Below are records; reproduce exactly the lines from the one that has "Write part 3" through the one that has "tree.nodes.clear()", ends included, and nothing more.

====== Provided material

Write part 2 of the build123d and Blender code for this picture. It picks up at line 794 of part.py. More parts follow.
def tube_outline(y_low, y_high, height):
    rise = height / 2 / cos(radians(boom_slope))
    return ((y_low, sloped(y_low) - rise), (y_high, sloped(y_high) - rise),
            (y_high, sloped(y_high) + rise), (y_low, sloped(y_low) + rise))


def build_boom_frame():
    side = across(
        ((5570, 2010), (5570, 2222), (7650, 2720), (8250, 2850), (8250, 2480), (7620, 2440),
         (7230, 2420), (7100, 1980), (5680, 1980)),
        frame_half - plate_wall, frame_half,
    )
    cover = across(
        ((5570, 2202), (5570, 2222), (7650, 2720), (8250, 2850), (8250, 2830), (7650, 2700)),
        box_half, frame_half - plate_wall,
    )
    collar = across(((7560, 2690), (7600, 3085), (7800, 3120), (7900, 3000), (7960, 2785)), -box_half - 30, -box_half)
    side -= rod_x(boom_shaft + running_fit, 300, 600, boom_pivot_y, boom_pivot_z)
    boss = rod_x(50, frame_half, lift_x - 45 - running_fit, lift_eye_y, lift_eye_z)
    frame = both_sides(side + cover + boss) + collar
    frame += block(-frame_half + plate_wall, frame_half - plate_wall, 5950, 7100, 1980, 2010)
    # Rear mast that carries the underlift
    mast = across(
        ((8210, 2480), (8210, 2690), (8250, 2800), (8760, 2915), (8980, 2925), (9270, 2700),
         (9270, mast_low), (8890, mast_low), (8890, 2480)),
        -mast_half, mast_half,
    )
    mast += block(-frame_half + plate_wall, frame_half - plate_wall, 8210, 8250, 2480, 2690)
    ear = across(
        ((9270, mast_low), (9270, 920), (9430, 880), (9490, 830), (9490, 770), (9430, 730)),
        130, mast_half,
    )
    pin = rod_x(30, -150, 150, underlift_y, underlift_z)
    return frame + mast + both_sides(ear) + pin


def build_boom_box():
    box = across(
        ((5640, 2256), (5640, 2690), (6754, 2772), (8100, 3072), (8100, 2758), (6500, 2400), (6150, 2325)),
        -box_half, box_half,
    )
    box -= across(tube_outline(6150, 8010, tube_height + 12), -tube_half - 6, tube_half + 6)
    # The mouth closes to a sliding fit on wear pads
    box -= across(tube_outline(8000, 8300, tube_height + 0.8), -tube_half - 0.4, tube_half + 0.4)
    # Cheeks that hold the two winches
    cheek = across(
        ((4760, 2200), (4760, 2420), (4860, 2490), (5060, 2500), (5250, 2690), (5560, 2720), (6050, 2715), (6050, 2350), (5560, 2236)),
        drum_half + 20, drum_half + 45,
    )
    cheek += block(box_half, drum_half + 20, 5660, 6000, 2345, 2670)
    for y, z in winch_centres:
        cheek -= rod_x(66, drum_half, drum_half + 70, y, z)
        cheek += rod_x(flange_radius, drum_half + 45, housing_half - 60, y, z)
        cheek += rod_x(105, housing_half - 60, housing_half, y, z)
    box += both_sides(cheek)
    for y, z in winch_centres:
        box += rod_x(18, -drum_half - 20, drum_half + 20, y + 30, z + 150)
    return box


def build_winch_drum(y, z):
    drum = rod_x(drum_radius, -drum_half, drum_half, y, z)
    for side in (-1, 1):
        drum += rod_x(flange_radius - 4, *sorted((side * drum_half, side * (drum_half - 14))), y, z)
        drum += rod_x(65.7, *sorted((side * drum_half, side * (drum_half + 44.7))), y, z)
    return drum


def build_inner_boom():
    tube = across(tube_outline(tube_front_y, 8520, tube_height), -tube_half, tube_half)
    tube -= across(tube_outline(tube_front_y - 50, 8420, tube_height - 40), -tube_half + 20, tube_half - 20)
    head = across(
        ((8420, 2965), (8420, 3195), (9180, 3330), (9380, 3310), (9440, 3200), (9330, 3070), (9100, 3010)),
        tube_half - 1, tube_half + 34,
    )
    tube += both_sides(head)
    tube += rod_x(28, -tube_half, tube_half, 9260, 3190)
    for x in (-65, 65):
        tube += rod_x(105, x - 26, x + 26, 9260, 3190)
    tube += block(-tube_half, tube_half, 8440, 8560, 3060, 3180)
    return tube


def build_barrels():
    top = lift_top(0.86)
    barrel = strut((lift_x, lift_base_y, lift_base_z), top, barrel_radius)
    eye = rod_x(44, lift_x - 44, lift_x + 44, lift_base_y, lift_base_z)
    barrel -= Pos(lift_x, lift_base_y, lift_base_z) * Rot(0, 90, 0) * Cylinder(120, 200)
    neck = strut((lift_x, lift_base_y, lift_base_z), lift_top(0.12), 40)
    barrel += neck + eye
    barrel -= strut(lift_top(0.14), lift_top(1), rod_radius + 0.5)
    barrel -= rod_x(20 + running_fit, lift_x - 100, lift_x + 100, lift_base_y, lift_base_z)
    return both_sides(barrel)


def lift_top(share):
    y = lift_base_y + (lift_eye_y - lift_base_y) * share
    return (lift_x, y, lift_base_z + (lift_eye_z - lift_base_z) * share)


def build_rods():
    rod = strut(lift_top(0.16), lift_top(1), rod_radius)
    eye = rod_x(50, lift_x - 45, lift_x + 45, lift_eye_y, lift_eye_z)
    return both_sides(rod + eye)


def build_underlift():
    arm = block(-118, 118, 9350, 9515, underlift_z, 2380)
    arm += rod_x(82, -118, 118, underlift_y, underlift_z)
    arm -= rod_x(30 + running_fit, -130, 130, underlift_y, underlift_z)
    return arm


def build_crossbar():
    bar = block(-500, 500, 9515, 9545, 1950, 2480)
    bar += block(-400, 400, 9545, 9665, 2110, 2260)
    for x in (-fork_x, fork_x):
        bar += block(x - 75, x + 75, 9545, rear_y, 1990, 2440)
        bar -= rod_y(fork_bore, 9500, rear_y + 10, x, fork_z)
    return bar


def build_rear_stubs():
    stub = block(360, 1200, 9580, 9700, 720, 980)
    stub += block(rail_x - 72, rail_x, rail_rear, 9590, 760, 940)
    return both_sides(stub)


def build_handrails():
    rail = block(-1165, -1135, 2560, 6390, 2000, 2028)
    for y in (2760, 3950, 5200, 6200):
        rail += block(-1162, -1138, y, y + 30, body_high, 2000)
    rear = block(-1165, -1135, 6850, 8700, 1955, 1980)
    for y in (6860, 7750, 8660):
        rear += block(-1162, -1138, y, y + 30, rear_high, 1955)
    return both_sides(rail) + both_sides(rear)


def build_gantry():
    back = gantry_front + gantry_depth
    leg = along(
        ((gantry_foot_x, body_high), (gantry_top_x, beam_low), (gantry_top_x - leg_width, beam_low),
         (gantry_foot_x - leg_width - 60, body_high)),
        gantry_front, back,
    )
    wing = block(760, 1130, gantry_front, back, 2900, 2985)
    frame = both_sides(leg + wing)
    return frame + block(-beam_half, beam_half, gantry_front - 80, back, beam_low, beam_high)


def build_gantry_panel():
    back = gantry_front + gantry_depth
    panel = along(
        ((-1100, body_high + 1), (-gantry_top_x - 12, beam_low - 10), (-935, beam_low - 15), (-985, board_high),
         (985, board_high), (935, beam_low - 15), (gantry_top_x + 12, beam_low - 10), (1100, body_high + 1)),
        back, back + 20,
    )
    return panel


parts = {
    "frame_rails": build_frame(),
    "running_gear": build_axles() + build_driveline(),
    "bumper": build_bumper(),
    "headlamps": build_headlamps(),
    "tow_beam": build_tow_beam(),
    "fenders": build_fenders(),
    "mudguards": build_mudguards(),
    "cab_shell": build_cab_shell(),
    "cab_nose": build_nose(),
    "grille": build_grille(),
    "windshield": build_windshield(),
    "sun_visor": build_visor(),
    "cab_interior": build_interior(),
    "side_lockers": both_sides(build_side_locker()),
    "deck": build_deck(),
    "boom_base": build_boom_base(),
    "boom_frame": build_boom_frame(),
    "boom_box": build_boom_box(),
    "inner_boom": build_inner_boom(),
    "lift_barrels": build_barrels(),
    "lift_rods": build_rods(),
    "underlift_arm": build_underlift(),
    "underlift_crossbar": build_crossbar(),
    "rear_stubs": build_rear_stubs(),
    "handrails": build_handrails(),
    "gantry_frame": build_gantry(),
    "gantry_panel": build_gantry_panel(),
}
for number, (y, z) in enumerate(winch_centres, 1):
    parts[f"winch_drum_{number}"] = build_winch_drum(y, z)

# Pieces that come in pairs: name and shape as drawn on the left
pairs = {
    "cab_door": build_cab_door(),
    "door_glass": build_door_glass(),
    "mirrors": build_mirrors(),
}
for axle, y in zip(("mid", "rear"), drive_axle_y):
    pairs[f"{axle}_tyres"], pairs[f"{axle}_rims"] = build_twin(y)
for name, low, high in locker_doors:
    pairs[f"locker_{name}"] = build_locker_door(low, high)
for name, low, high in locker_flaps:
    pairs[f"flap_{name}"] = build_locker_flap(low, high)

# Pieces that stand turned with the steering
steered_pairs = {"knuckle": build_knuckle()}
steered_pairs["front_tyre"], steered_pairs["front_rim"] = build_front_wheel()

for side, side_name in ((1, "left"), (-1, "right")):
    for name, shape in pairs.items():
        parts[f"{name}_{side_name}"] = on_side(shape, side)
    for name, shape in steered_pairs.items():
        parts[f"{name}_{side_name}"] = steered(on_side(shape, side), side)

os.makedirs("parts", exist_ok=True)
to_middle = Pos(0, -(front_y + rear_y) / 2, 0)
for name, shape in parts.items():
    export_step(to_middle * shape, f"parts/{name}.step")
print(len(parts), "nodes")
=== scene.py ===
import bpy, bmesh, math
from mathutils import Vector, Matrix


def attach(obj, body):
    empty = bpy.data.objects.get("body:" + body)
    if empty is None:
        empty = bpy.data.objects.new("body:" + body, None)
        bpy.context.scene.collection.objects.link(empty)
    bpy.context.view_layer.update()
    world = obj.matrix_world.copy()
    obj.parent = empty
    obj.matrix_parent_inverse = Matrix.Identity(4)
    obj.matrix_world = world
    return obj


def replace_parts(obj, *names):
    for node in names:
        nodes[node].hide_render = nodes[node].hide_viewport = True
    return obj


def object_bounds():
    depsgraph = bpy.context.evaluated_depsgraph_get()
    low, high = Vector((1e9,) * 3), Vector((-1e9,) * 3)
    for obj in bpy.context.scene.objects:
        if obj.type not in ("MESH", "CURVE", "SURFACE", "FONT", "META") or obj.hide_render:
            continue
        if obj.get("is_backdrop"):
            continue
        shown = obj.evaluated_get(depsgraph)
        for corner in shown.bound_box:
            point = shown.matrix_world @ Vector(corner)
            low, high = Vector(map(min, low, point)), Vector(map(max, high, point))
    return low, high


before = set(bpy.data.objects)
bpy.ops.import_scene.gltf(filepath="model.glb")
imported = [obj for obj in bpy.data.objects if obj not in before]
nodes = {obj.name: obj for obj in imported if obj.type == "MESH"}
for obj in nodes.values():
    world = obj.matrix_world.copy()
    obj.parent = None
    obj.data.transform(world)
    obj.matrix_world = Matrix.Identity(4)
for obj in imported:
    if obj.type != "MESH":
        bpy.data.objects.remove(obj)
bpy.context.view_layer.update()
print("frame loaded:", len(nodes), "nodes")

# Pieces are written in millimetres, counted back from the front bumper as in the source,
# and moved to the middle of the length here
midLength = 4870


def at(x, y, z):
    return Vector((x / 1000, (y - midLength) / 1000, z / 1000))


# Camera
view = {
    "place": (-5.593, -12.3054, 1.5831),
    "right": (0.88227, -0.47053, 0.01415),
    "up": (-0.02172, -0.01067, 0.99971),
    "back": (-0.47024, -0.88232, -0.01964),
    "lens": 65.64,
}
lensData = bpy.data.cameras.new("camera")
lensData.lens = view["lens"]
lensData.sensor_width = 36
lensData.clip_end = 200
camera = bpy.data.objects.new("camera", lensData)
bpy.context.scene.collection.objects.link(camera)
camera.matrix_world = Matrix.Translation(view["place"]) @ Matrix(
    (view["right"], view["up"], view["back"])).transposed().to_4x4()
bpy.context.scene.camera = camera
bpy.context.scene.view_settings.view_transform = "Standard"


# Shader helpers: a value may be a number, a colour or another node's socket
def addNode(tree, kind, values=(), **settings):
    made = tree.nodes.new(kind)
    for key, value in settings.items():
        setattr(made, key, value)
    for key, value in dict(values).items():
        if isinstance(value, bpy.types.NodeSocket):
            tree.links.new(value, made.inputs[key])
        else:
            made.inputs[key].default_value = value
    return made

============
====== Provided material

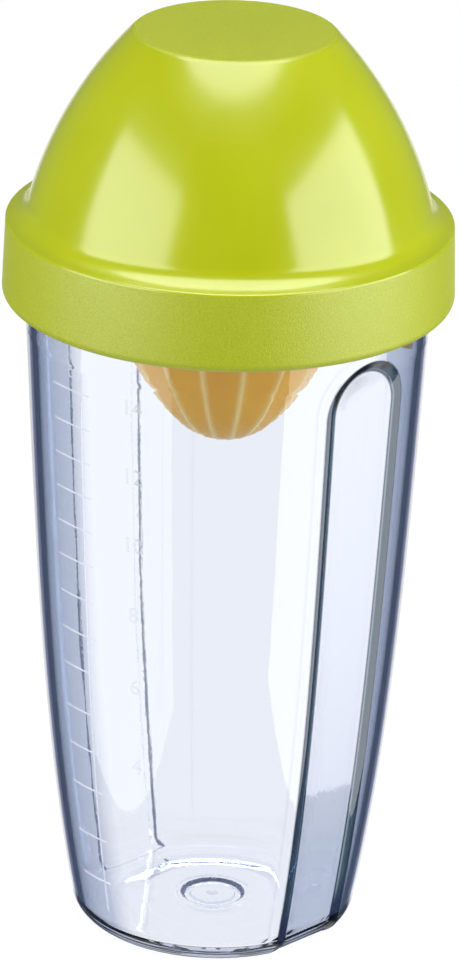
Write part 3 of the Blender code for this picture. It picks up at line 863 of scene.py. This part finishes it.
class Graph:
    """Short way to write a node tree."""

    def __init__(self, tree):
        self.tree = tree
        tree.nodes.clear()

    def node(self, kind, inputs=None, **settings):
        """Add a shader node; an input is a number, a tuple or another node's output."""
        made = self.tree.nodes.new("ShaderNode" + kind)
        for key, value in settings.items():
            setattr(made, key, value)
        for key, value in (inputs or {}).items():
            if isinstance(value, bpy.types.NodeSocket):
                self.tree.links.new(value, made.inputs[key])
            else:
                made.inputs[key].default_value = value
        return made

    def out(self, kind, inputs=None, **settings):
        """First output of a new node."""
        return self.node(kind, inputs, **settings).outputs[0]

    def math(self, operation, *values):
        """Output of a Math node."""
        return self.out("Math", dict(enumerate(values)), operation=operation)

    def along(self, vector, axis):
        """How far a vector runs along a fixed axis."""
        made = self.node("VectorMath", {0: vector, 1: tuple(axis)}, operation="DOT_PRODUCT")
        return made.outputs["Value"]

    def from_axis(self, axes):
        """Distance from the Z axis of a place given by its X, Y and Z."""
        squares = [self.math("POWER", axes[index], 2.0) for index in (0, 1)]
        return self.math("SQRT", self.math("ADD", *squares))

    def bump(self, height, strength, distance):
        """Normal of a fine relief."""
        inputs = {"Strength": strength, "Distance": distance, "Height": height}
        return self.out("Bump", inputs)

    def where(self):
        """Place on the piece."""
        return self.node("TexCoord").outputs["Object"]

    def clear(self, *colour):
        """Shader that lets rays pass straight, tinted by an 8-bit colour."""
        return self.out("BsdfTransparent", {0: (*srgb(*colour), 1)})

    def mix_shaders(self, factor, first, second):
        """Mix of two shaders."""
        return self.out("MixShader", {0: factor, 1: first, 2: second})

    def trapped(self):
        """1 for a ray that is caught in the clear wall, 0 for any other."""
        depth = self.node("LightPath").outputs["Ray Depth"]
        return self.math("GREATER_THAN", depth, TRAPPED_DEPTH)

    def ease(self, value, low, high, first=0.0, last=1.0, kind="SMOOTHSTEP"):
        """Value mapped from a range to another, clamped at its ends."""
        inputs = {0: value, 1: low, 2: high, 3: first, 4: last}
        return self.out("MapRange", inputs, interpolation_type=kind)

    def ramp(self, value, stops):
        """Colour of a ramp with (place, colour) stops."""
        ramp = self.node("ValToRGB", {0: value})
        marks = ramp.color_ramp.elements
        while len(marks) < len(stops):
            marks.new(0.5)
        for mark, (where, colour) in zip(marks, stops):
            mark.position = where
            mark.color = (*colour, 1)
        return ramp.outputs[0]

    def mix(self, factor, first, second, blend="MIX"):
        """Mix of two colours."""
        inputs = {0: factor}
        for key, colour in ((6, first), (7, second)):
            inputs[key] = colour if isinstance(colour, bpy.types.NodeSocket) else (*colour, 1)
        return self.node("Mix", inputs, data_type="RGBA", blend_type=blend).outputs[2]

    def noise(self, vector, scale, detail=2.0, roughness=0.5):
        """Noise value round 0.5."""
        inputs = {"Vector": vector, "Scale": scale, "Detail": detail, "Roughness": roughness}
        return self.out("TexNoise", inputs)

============

Response |
Write part 3 of the Blender code for this picture. It picks up at line 863 of scene.py. This part finishes it.
class Graph:
    """Short way to write a node tree."""

    def __init__(self, tree):
        self.tree = tree
        tree.nodes.clear()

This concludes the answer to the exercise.